3.4 Data analysis procedure
Two types of data are going to be collected for the current research to address the reaserch questions: the oral testing result derived from both the ASR system and human raters for research question one to question three, and the participants’ responses to questionnaire& interview for research question four. These collected data are subsequently analyzed either quantitatively or qualitatively to validate the results of pronunciation assessment with the assistance of automatic speech recognition system.
3.4.1 Similarities and differences between the result of ASR and human raters
For resarch question one, the outcome of student oral production will be anaylzed by the human raters, i.e. the researcher herself and another senior high school English teacher, to compare and contrast the recorded original audio files and the recognition result. Whether or not the automatic speech technology of LearnMode can correctly
diagnoses students’ probelmatic words is one main issue that the study would like to
probe into.
3.4.2 The feedback form and responses to the questionnaire and interviews
The participants of the study are asked to keep record of the score generated by the ASR system and the expected/ actual problems they encounter. The feedback merely functions as a learning logs and secondary reference to (1) remind participants of completing the task and (2) raise their awareness of difficult pronunciation to them.

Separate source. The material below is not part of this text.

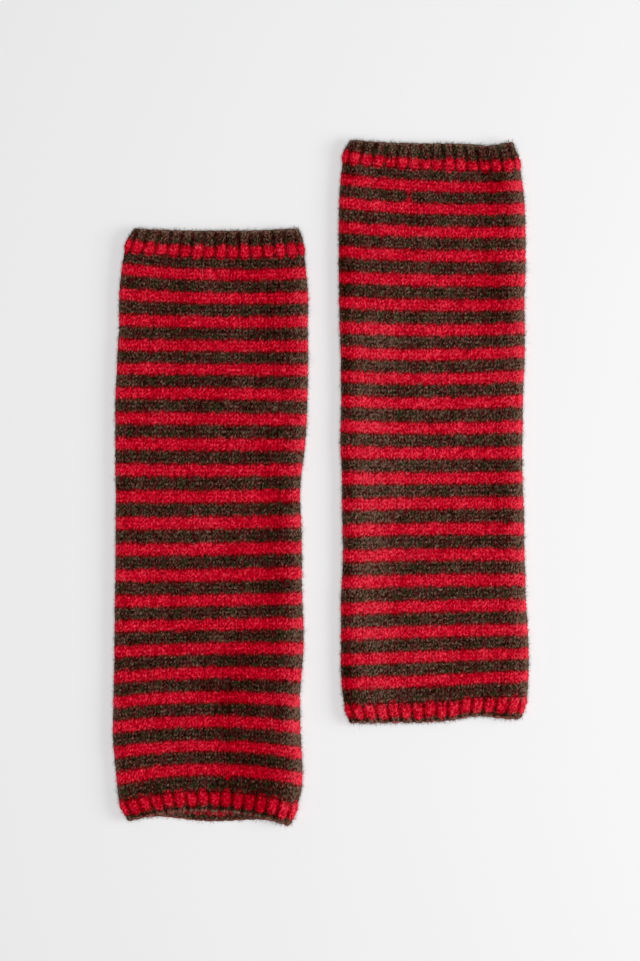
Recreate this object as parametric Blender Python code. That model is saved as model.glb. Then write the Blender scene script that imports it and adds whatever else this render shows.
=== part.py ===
# Pair of long fingerless gloves (arm warmers) in striped brushed wool, laid flat side by side.
# Each glove is one knitted tube, open at both ends: a plain striped body between two ribbed cuffs.
# Units are metres. +X runs across both gloves, +Y up them, and they lie on the plane Z = 0.

from collections import namedtuple
import math

import bmesh
import bpy
from mathutils import Vector

# Cloth and flat-laid tube
WALL = 0.0021             # one layer of brushed knit
FOLD_HEIGHT = 0.0066      # height of the soft fold along each side
MIDDLE_HEIGHT = 0.0052    # height of the two layers between the folds
FOLD_REACH = 0.016        # how far in from the side the fold's bulge is felt
SEAM_GAP = 0.0003         # between a cuff and the tube that it is knitted to

# Ribbed cuffs, knit one purl one
RIBS_ROUND = 31           # raised ribs all round a cuff
RIB_HEIGHT = 0.0010       # how far a rib stands out of the groove beside it
TOP_HEM_RIBS = 0.15       # the share of that height at the top hem, whose ribs are nearly flat
BOTTOM_EDGE_RIBS = 0.6    # and at the bottom edge
EDGE_ROUNDING = 0.0004    # the cast-on and cast-off edges are thinner than the cloth
EDGE_LENGTH = 0.0014

# Stripe lines, numbered down the glove from its top edge (0) to its bottom edge (47)
TOP_EDGE = 0
TOP_RIB_COLOUR_CHANGE = 1
BODY_START = 2
BODY_END = 45
BOTTOM_RIB_COLOUR_CHANGE = 46
BOTTOM_EDGE = 47

# Where the right glove's centre line and top edge lie, from those of the left one
RIGHT_GLOVE_ACROSS = 0.1266
RIGHT_GLOVE_UP = 0.0494

# One row for each stripe line that was measured: its distance down the glove at the middle, the
# side folds left and right of the glove's centre line, how far its right end drops (tilt), and how
# far both ends hang below its middle (bow).
Line = namedtuple("Line", "number down left right tilt bow")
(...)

Additionally, a five-point Likert scale (1 strongly disagree; 5 strongly agree) is adopted to allow individual student to express how much they agree or disagree with the questions concerning the effectiveness of different types of feedback by the ASR system.
With reference to the questionnaire, it consists of basic background information and relevant questions investigating participants’ attitudes toward utilizing ASR system
as an assessment tool for speaking ability. In one-on-one interview questions, it mainly concentrates on the examination of learners’ perceptions of their own pronunciation
problems and observations in the process of using the speech technologies. The responses from the participants will be generalized to present an overall reflections and comments on the oral assessment process.